Berman noted to Back Stage, "Circle in the Square Downtown is a prototypical South Village building—the small theatres, some purposely built, some converted, that are trademarks of this area, physically and culturally. They help define what the neighborhood is about. The scale of the new structure concerns us—that on a street almost entirely consisting of two-to-five-story buildings, it will stick out like a sore thumb. But this also speaks to another ongoing problem: The area is zoned in such a way as to encourage 'community facilities' that make for out-of-scale buildings."

In essence, according to Berman, the city's zoning code allows developers, if they elect to include a loosely defined "community facility" as part of the property, the "ability to build much larger buildings—up to twice the otherwise allowable bulk. In this case, [Emmut Properties] is only exploiting a percentage of what they could by dedicating only part of the building to a community facility, whatever it will be."

Back Stage, too, contacted John Young of Emmut Properties and at press time had not received a reply.

Berman, however, is also reaching out beyond one-on-one communications with the developer. The same day his organization sent its letter to Emmut Properties, it wrote to Robert Tierney, chair of the New York City Landmarks Preservation Commission—the group that might ultimately give its stamp of approval to the proposed South Village Historic District—and to Mary Beth Betts, the commission's director of research. In the letter, Berman stated that aside from the loss of Circle in the Square, the new structure "will significantly compromise the unified historic 19th- and early 20th-century character" of Bleecker Street. A third letter, with similar content, was mailed to Amanda Burden, chair of the New York City Planning Commission.

Berman also contacted, via email, Michael Haberman, director of government and community relations for New York University, whose construction of the new and nearby Kimmel Center for University Life caused much consternation in Greenwich Village. Subsequently, according to Berman, the university has expressed its support for the goals of the South Village Historic District. "As NYU is a supporter of the Historic South Village preservation effort," the email reads, "I would strongly urge the university not to support a development which would have a negative impact upon the historic integrity of this area…. Is NYU willing to make a commitment that it won't be exploiting the added bulk in this development? …[W]ould you be willing to reach out to the developer to let them know that NYU will not be interested in the community facility space in this building?"

Haberman replied: "No one here knows anything about the Circle in the Square development."

Meanwhile, Berman confirmed that his organization is hard at work managing a "600-building study area" of the South Village that will be submitted to an architectural historian to produce "a compelling analysis that we will use for a more fleshed-out proposal for landmarking the South Village."

As reported last January in Back Stage, the district's dimensions have already been determined.
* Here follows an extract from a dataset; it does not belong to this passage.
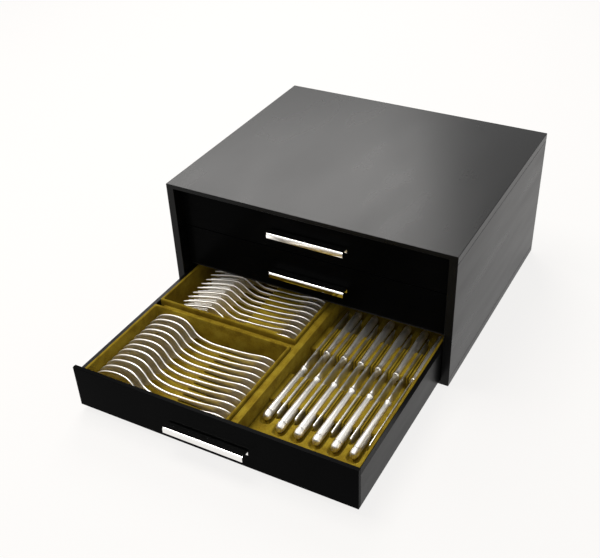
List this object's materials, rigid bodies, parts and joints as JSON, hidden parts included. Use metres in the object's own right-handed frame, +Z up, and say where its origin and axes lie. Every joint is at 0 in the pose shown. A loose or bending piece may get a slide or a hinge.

Beginning on the west side of LaGuardia Place and West 3rd Street, the district would extend south to the corner of Grand Street in SoHo, then turn west and then northwest in a modified zigzag pattern until reaching the narrow ravines that sprout out from Seventh Avenue South, including Carmine, Downing, Jones, and Cornelia streets.

While the Landmarks Preservation Commission created a Greenwich Village Historic District in 1969—protecting more than 2,000 structures and encompassing one-third of the Village—the parameters of the proposed South Village Historic District include structures not originally part of that designation.

Among those structures are five theatres: Circle in the Square, the Sullivan Street Playhouse (empty since "The Fantasticks" departed), the Provincetown Playhouse, the Players Theatre, and the Minetta Lane Theatre. The cinema undergoing renovation at West 3rd Street and Sixth Avenue would be part of the district as well.

"Designating an historic district," Berman said in January, "mitigates one of the biggest threats to the loss of all the buildings in the South Village: the opportunity for wholesale tear-downs of the structures to replace them with high-rises." While he doesn't "hold out a lot of hope" for Circle in the Square at the present time, Berman does say that perhaps the other theatres in the area might not have to suffer quite the same fate.